Dataset records

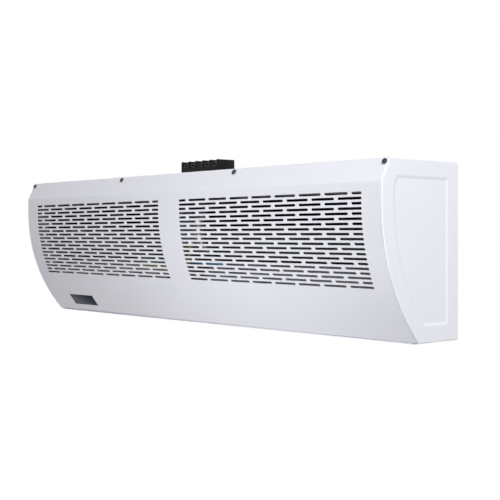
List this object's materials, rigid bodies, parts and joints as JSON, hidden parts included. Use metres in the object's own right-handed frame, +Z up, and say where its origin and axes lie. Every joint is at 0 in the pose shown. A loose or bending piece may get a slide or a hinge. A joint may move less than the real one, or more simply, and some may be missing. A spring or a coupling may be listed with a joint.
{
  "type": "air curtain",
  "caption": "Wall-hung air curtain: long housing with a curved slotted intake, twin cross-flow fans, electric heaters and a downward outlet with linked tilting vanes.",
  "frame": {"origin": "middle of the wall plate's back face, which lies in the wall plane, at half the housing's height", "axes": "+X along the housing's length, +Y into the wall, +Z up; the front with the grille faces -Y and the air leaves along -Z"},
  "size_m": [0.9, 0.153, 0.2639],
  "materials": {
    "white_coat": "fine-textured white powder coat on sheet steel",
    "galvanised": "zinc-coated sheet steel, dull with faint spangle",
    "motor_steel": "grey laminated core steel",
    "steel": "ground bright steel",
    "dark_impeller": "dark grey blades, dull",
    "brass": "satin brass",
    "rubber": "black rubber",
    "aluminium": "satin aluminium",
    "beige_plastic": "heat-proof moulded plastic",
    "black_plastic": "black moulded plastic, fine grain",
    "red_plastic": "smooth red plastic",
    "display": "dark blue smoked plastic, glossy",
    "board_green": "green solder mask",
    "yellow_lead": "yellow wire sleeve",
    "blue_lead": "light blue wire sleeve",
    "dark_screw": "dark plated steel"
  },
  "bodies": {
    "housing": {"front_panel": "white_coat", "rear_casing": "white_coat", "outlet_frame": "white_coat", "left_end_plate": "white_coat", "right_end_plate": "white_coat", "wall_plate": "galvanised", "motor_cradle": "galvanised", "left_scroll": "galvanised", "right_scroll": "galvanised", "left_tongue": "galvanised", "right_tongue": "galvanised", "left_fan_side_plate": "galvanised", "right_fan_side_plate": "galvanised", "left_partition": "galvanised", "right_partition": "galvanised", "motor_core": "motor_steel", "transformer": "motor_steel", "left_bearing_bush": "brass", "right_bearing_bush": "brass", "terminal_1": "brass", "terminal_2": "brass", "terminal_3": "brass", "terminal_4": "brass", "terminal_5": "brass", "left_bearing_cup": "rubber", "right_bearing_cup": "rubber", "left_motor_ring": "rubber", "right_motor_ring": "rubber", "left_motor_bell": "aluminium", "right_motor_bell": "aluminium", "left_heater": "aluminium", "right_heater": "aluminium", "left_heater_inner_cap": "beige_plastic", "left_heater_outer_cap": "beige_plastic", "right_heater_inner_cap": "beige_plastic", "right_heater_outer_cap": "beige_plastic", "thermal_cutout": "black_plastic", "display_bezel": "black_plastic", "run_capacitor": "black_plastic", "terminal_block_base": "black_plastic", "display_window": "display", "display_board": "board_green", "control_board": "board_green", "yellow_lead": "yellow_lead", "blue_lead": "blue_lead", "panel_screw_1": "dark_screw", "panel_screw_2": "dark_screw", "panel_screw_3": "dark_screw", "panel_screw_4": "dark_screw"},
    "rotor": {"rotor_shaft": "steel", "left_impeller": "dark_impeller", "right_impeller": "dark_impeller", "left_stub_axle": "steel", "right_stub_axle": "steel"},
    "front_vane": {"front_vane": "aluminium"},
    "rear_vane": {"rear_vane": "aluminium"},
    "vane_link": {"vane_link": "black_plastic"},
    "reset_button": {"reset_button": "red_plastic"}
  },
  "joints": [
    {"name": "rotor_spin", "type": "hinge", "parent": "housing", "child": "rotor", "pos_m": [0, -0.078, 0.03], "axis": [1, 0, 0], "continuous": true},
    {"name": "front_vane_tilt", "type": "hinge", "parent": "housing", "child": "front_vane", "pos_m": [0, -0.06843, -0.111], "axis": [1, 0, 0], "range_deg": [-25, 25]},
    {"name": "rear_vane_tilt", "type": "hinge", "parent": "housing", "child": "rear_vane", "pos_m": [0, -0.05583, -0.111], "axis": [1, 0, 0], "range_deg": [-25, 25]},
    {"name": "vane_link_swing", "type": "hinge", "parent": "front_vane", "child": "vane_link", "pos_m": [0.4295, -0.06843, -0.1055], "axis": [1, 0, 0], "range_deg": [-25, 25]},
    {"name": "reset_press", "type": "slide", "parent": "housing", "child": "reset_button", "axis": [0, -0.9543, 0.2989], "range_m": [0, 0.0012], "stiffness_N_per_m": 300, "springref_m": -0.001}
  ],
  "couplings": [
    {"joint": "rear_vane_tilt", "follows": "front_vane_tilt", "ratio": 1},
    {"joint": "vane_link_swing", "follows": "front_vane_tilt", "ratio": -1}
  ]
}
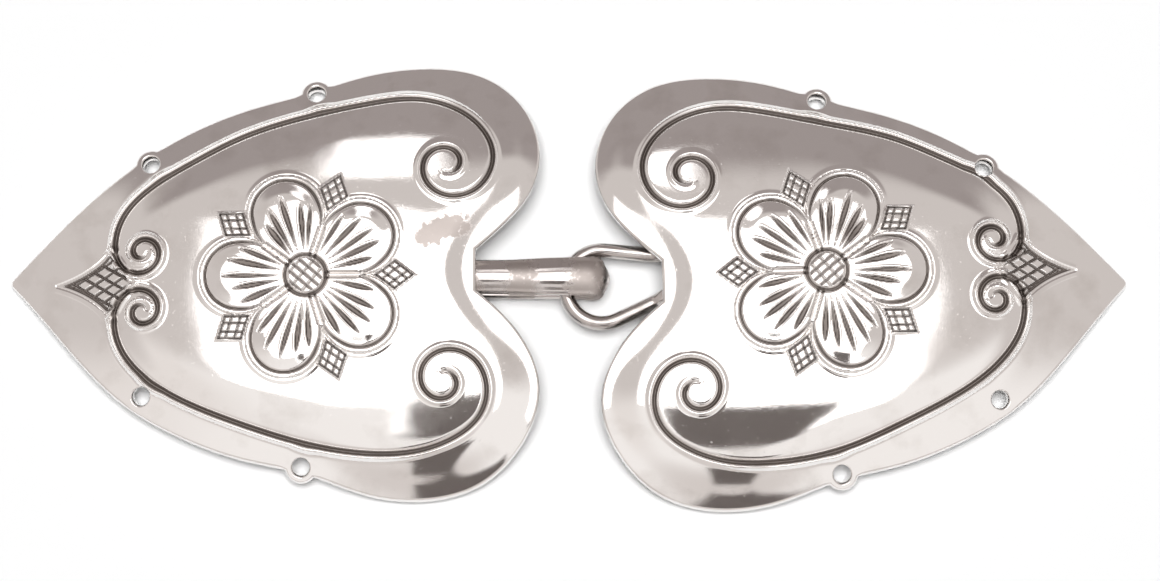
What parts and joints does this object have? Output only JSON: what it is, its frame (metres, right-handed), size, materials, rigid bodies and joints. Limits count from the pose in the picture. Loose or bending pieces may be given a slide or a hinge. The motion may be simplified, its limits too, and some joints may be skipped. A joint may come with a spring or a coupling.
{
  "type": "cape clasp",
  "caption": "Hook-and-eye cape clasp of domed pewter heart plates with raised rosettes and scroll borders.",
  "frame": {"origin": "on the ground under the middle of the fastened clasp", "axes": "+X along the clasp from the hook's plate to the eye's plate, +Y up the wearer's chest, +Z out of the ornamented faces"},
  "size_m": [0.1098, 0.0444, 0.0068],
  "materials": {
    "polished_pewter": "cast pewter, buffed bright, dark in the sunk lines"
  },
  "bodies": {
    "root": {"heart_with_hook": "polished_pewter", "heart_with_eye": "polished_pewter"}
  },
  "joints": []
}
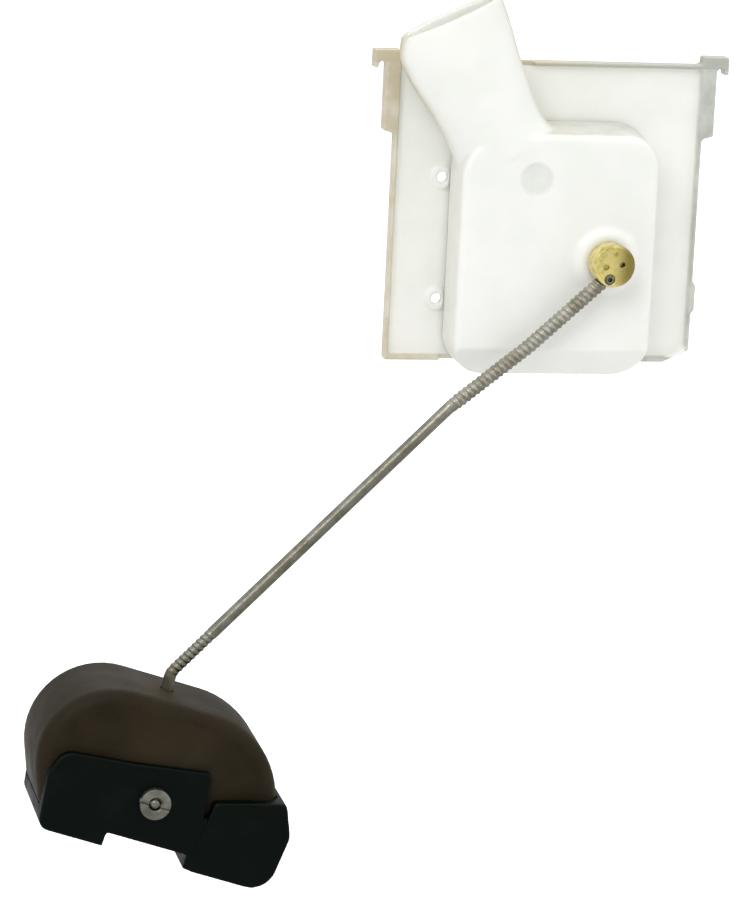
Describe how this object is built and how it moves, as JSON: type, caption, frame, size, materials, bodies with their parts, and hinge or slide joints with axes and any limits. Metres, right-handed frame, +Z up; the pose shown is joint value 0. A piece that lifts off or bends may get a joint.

**Problem to solve:**
Return the whole listing exactly.

**Written solution:**
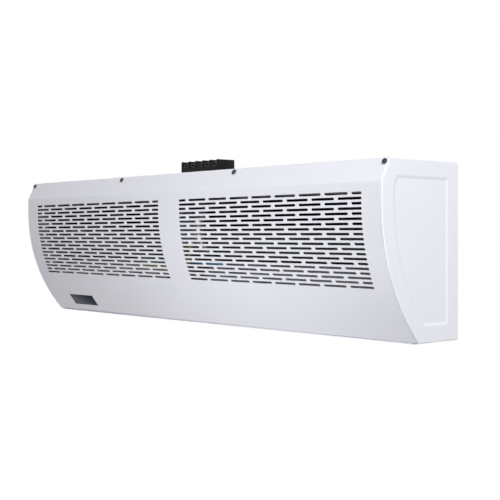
List this object's materials, rigid bodies, parts and joints as JSON, hidden parts included. Use metres in the object's own right-handed frame, +Z up, and say where its origin and axes lie. Every joint is at 0 in the pose shown. A loose or bending piece may get a slide or a hinge. A joint may move less than the real one, or more simply, and some may be missing. A spring or a coupling may be listed with a joint.
{
  "type": "air curtain",
  "caption": "Wall-hung air curtain: long housing with a curved slotted intake, twin cross-flow fans, electric heaters and a downward outlet with linked tilting vanes.",
  "frame": {"origin": "middle of the wall plate's back face, which lies in the wall plane, at half the housing's height", "axes": "+X along the housing's length, +Y into the wall, +Z up; the front with the grille faces -Y and the air leaves along -Z"},
  "size_m": [0.9, 0.153, 0.2639],
  "materials": {
    "white_coat": "fine-textured white powder coat on sheet steel",
    "galvanised": "zinc-coated sheet steel, dull with faint spangle",
    "motor_steel": "grey laminated core steel",
    "steel": "ground bright steel",
    "dark_impeller": "dark grey blades, dull",
    "brass": "satin brass",
    "rubber": "black rubber",
    "aluminium": "satin aluminium",
    "beige_plastic": "heat-proof moulded plastic",
    "black_plastic": "black moulded plastic, fine grain",
    "red_plastic": "smooth red plastic",
    "display": "dark blue smoked plastic, glossy",
    "board_green": "green solder mask",
    "yellow_lead": "yellow wire sleeve",
    "blue_lead": "light blue wire sleeve",
    "dark_screw": "dark plated steel"
  },
  "bodies": {
    "housing": {"front_panel": "white_coat", "rear_casing": "white_coat", "outlet_frame": "white_coat", "left_end_plate": "white_coat", "right_end_plate": "white_coat", "wall_plate": "galvanised", "motor_cradle": "galvanised", "left_scroll": "galvanised", "right_scroll": "galvanised", "left_tongue": "galvanised", "right_tongue": "galvanised", "left_fan_side_plate": "galvanised", "right_fan_side_plate": "galvanised", "left_partition": "galvanised", "right_partition": "galvanised", "motor_core": "motor_steel", "transformer": "motor_steel", "left_bearing_bush": "brass", "right_bearing_bush": "brass", "terminal_1": "brass", "terminal_2": "brass", "terminal_3": "brass", "terminal_4": "brass", "terminal_5": "brass", "left_bearing_cup": "rubber", "right_bearing_cup": "rubber", "left_motor_ring": "rubber", "right_motor_ring": "rubber", "left_motor_bell": "aluminium", "right_motor_bell": "aluminium", "left_heater": "aluminium", "right_heater": "aluminium", "left_heater_inner_cap": "beige_plastic", "left_heater_outer_cap": "beige_plastic", "right_heater_inner_cap": "beige_plastic", "right_heater_outer_cap": "beige_plastic", "thermal_cutout": "black_plastic", "display_bezel": "black_plastic", "run_capacitor": "black_plastic", "terminal_block_base": "black_plastic", "display_window": "display", "display_board": "board_green", "control_board": "board_green", "yellow_lead": "yellow_lead", "blue_lead": "blue_lead", "panel_screw_1": "dark_screw", "panel_screw_2": "dark_screw", "panel_screw_3": "dark_screw", "panel_screw_4": "dark_screw"},
    "rotor": {"rotor_shaft": "steel", "left_impeller": "dark_impeller", "right_impeller": "dark_impeller", "left_stub_axle": "steel", "right_stub_axle": "steel"},
    "front_vane": {"front_vane": "aluminium"},
    "rear_vane": {"rear_vane": "aluminium"},
    "vane_link": {"vane_link": "black_plastic"},
    "reset_button": {"reset_button": "red_plastic"}
  },
  "joints": [
    {"name": "rotor_spin", "type": "hinge", "parent": "housing", "child": "rotor", "pos_m": [0, -0.078, 0.03], "axis": [1, 0, 0], "continuous": true},
    {"name": "front_vane_tilt", "type": "hinge", "parent": "housing", "child": "front_vane", "pos_m": [0, -0.06843, -0.111], "axis": [1, 0, 0], "range_deg": [-25, 25]},
    {"name": "rear_vane_tilt", "type": "hinge", "parent": "housing", "child": "rear_vane", "pos_m": [0, -0.05583, -0.111], "axis": [1, 0, 0], "range_deg": [-25, 25]},
    {"name": "vane_link_swing", "type": "hinge", "parent": "front_vane", "child": "vane_link", "pos_m": [0.4295, -0.06843, -0.1055], "axis": [1, 0, 0], "range_deg": [-25, 25]},
    {"name": "reset_press", "type": "slide", "parent": "housing", "child": "reset_button", "axis": [0, -0.9543, 0.2989], "range_m": [0, 0.0012], "stiffness_N_per_m": 300, "springref_m": -0.001}
  ],
  "couplings": [
    {"joint": "rear_vane_tilt", "follows": "front_vane_tilt", "ratio": 1},
    {"joint": "vane_link_swing", "follows": "front_vane_tilt", "ratio": -1}
  ]
}
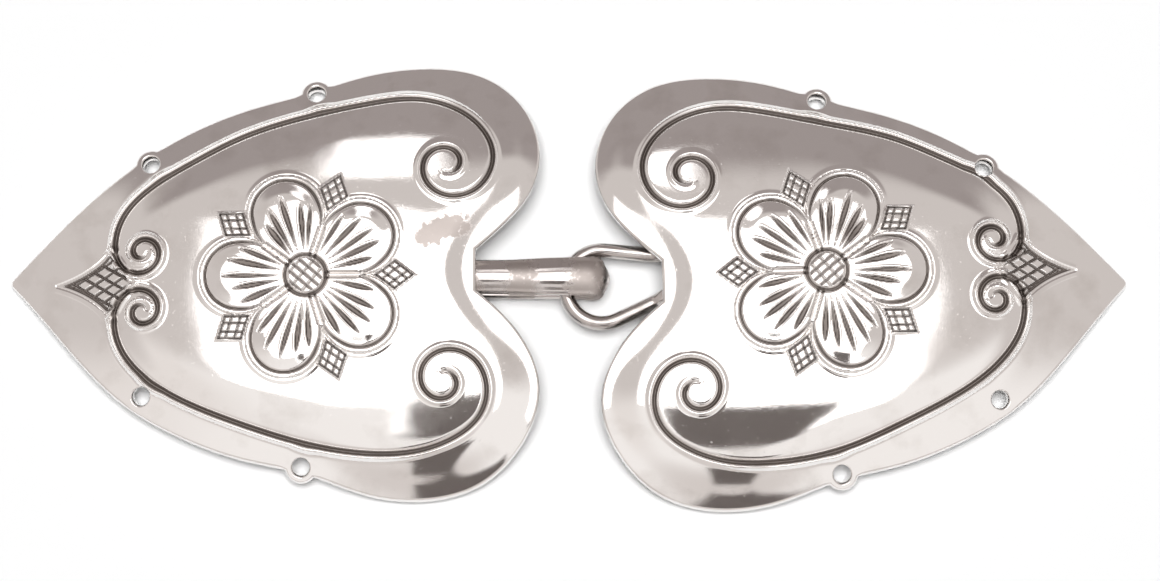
What parts and joints does this object have? Output only JSON: what it is, its frame (metres, right-handed), size, materials, rigid bodies and joints. Limits count from the pose in the picture. Loose or bending pieces may be given a slide or a hinge. The motion may be simplified, its limits too, and some joints may be skipped. A joint may come with a spring or a coupling.
{
  "type": "cape clasp",
  "caption": "Hook-and-eye cape clasp of domed pewter heart plates with raised rosettes and scroll borders.",
  "frame": {"origin": "on the ground under the middle of the fastened clasp", "axes": "+X along the clasp from the hook's plate to the eye's plate, +Y up the wearer's chest, +Z out of the ornamented faces"},
  "size_m": [0.1098, 0.0444, 0.0068],
  "materials": {
    "polished_pewter": "cast pewter, buffed bright, dark in the sunk lines"
  },
  "bodies": {
    "root": {"heart_with_hook": "polished_pewter", "heart_with_eye": "polished_pewter"}
  },
  "joints": []
}
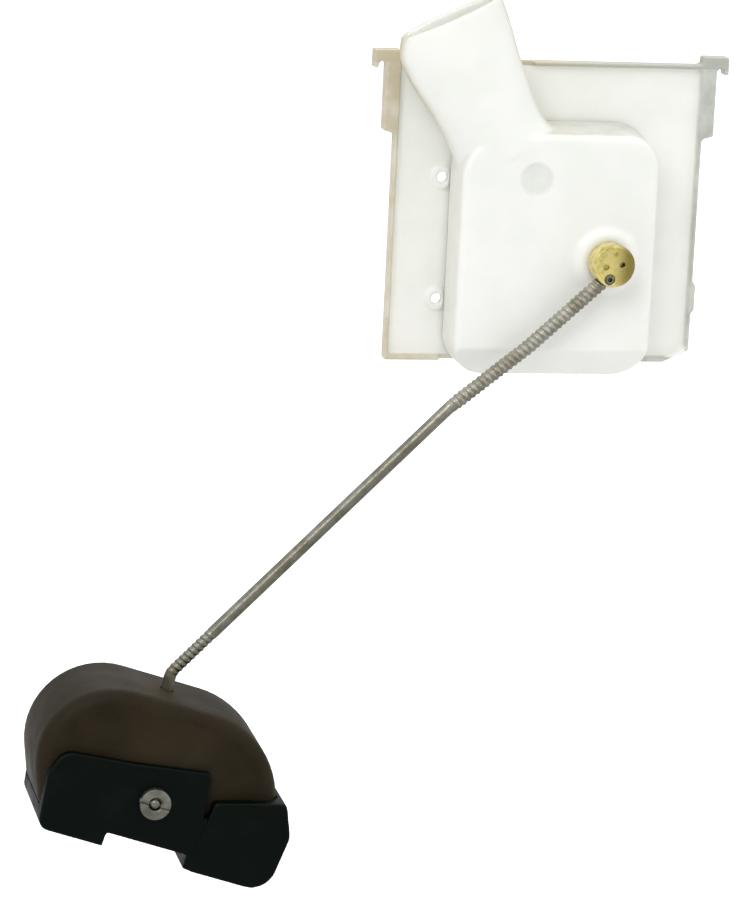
Describe how this object is built and how it moves, as JSON: type, caption, frame, size, materials, bodies with their parts, and hinge or slide joints with axes and any limits. Metres, right-handed frame, +Z up; the pose shown is joint value 0. A piece that lifts off or bends may get a joint.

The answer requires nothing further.